You go to a restaurant and have to ask five times for the same thing? That’s also pretty normal. But then there are also situations where the exact opposite is true.
Greece has some truly spectacular service
Reader John left an interesting comment on one of the posts about the Aegon Mykonos:
Yes the hotel staff were horrible, Ben. But the real underlying point is that while Greece is a good tourist country, it sorely lacks a hospitable culture for ‘paying’ guests in service sectors (e.g. hotels, airlines, shops). It’s just not in their culture for Greeks to be nice and pleasant at ‘service’. But outside of work, the hospitality is better in home settings if you happen to be a friend or social guest. This is hard for many to admit, especially if you’re Greek (and I can fully understand why), but it is the uncomfortable truth that must be acknowledged.
I think there’s some truth to this. It is generally in Greek peoples’ nature to be hospitable and welcoming. I can attest to this hospitality firsthand — Ford has quite a few Greek friends, and over the years we’ve been invited to their homes, and they’ve consistently been beyond generous and welcoming.
While that doesn’t always translate in a transactional or commercial setting, I’ve also had some of the best customer service in the world in Greece. Let me just give a few examples.
In Santorini we stayed at Canaves Oia Epitome (which we booked with World of Hyatt points, thanks to Hyatt’s SLH partnership), and it was absolutely incredible, and probably one of my 10 favorite hotels in the world (which is saying a lot). What stood out more than anything was the service. It was simply perfect, and then some. For one, it was attentive, and no request was ever forgotten. But beyond that, there was a genuine warmth to the staff that you simply can’t “train.”
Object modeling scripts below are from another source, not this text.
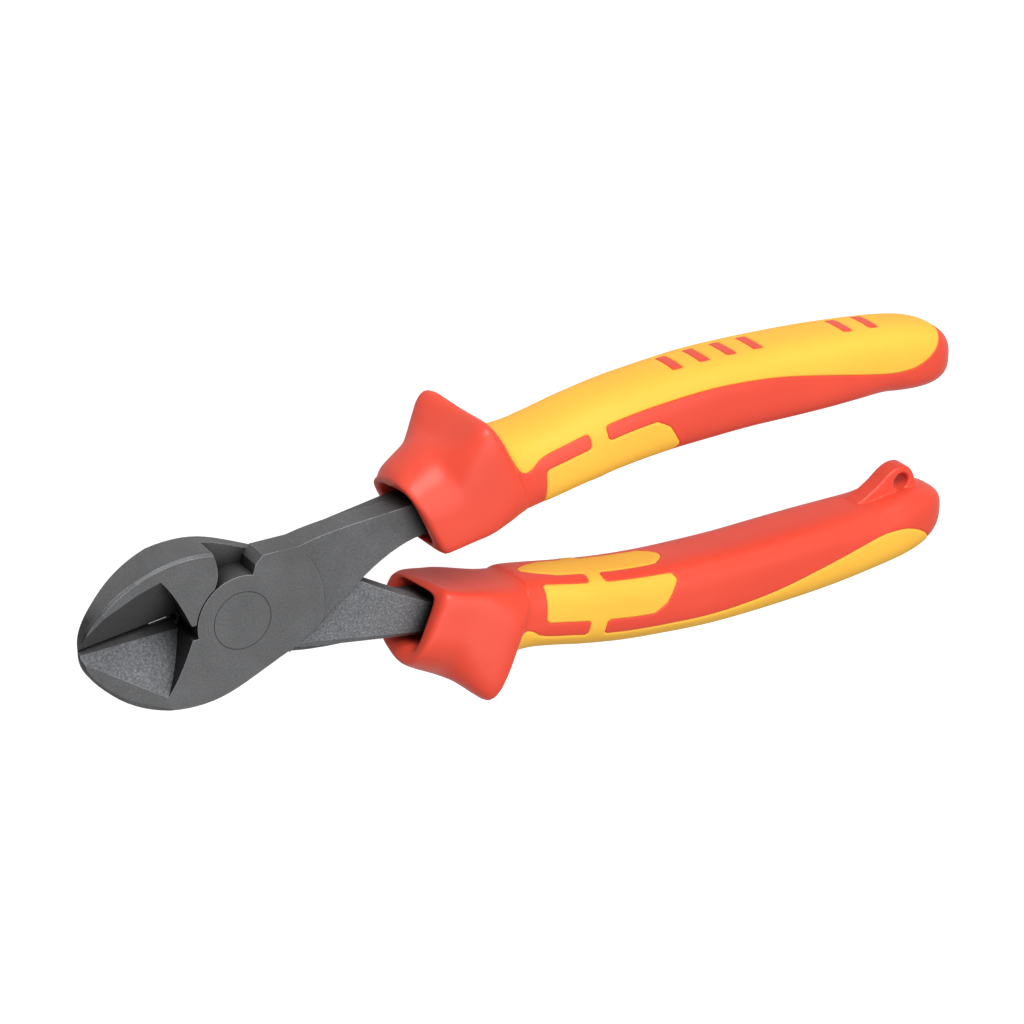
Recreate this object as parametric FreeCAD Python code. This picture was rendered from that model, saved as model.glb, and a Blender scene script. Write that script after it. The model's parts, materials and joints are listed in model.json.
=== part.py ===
"""Heavy-duty diagonal cutting pliers with two-colour insulated handles, in millimetres.

Two forged levers cross in a lap joint and turn on one flush rivet. The front lever carries
the lower jaw and the upper handle; the rear lever carries the upper jaw and the lower handle.
Each tang is covered by a liner, a hard sleeve with a slip guard, and a soft overmoulded grip.

Frame: X along the tool towards the handles, Y across it towards the upper handle, Z along the
pivot. The solids are drawn about the lap plane and lifted on export, so that the origin is on
the pivot axis at the rear face of the head. The jaws are closed.
"""

import FreeCAD, Part
import math
import os

V = FreeCAD.Vector

# Overall
HEAD_HALF = 6.0            # half the head's thickness
LAP_GAP = 0.04             # clearance between the two plates of the lap joint
TIP_X = -31.5              # jaw tip, from the pivot
HANDLE_END_X = 168.5       # far end of both handles, from the pivot
FAR = 30.0                 # beyond every face of the head and handles, for cutting shapes

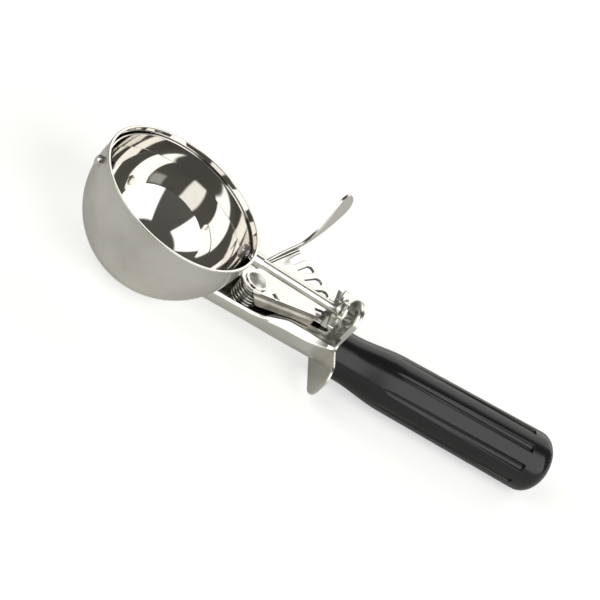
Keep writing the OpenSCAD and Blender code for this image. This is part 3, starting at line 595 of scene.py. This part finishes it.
class Finish:
    """A node tree under construction. node() adds any node: its settings are set first, then its inputs by name or
    index."""

    def __init__(self, tree):
        self.tree = tree
        tree.nodes.clear()

    def node(self, kind, settings=None, inputs=None, output=0):
        node = self.tree.nodes.new(kind)
        for key, value in (settings or {}).items():
            setattr(node, key, value)
        for key, value in (inputs or {}).items():
            connect(self.tree, node.inputs[key], value)
        return Value(self.tree, node.outputs[output]) if node.outputs else None

    def where(self, centre=(0, 0, 0)):
        """Object coordinates, with a piece's own centre moved to the origin."""
        place = self.node("ShaderNodeTexCoord", output="Object")
        back = [-float(c) for c in centre]
        return self.node("ShaderNodeMapping", {"vector_type": "POINT"}, {"Vector": place, "Location": back})

    def noise(self, place, scale, detail=3.0, rough=0.5):
        """Noise of one scale, or of three numbers, which stretch it along the axes."""
        if isinstance(scale, tuple):
            place = self.node("ShaderNodeVectorMath", {"operation": "MULTIPLY"}, {0: place, 1: scale})
            scale = 1.0
        inputs = {"Vector": place, "Scale": scale, "Detail": detail, "Roughness": rough}
        return self.node("ShaderNodeTexNoise", inputs=inputs)

    def ramp(self, value, low, high, out_low=0.0, out_high=1.0):
        """A value between low and high, turned with level ends into one between out_low and out_high."""
        return self.node("ShaderNodeMapRange", {"interpolation_type": "SMOOTHSTEP", "clamp": True},
                         {"Value": value, "From Min": low, "From Max": high, "To Min": out_low, "To Max": out_high})

    def blend(self, mask, one, two):
        """Colour one where the mask is 0 and colour two where it is 1."""
        one, two = (v if isinstance(v, Value) else (*tuple(v)[:3], 1.0) for v in (one, two))
        return self.node("ShaderNodeMix", {"data_type": "RGBA"}, {0: mask, 6: one, 7: two}, output=2)

    def bump(self, height, distance, strength):
        inputs = {"Height": height, "Distance": distance, "Strength": strength}
        return self.node("ShaderNodeBump", inputs=inputs)

    def surface(self, sockets):
        """The Principled shader and the output."""
        shader = self.node("ShaderNodeBsdfPrincipled", inputs=sockets)
        self.node("ShaderNodeOutputMaterial", inputs={"Surface": shader})


def new_finish(name):
    """A new material, and its empty tree."""
    material = bpy.data.materials.new(name)
    material.use_nodes = True
    return material, Finish(material.node_tree)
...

For example, two of the ladies working in the restaurant — Konstanina and Evi — were some of the loveliest people I’ve come across. I asked Konstanina where she was from, and when she described the town, I said “wow, that sounds amazing, I really want to visit some day, are there places to stay there?” Her response? “There are, but save your money, you can just stay with me.”
Similarly, when we left the Aegon Mykonos, we decided to check into Katikies Mykonos, where paid rates were actually lower than at the Aegon. The service was flawless — kind, detail-oriented, proactive, and lovely. At check-in we were told that the hotel tries to treat guests like royalty, and there were actions to back that up.
It’s not just luxury hotels where service has been great. For example, we know of an awesome taxi company in Mykonos (which Ford found out about through local friends), and they’re beyond professional. They’re on-time, have nice cars (typically Mercedes vans), are friendly, and they basically charge the same price as regular taxis. We exclusively use them in Mykonos.
A couple of days ago we were on our second ride of the day with them (with a different driver than on the first ride), and the driver said “my boss said that we accidentally overcharged you by 5EUR on the last ride, so I will deduct that with this ride, and take off a further 5EUR for the inconvenience.” We hadn’t even realized we were overcharged.
What’s the moral of the story?
Service in Greece is never going to be as consistently polished as in a country like Japan or Thailand, for example. While many know Greece for not having great service, I also find the polar opposite to be true — service in Greece can be exceptional.
The Greek culture is inherently hospitable and generous, though typically more among friends, rather than in a transactional setting. However, there are many businesses that manage to bring this kind of hospitality to life.
Greece is one of countries where you can go from having an absolutely awful service experience, to having one of the best service experiences of your life. And perhaps that’s all the more reason to choose your hotels and other service providers more carefully.
To those who have traveled to Greece, what has your experience with service been like?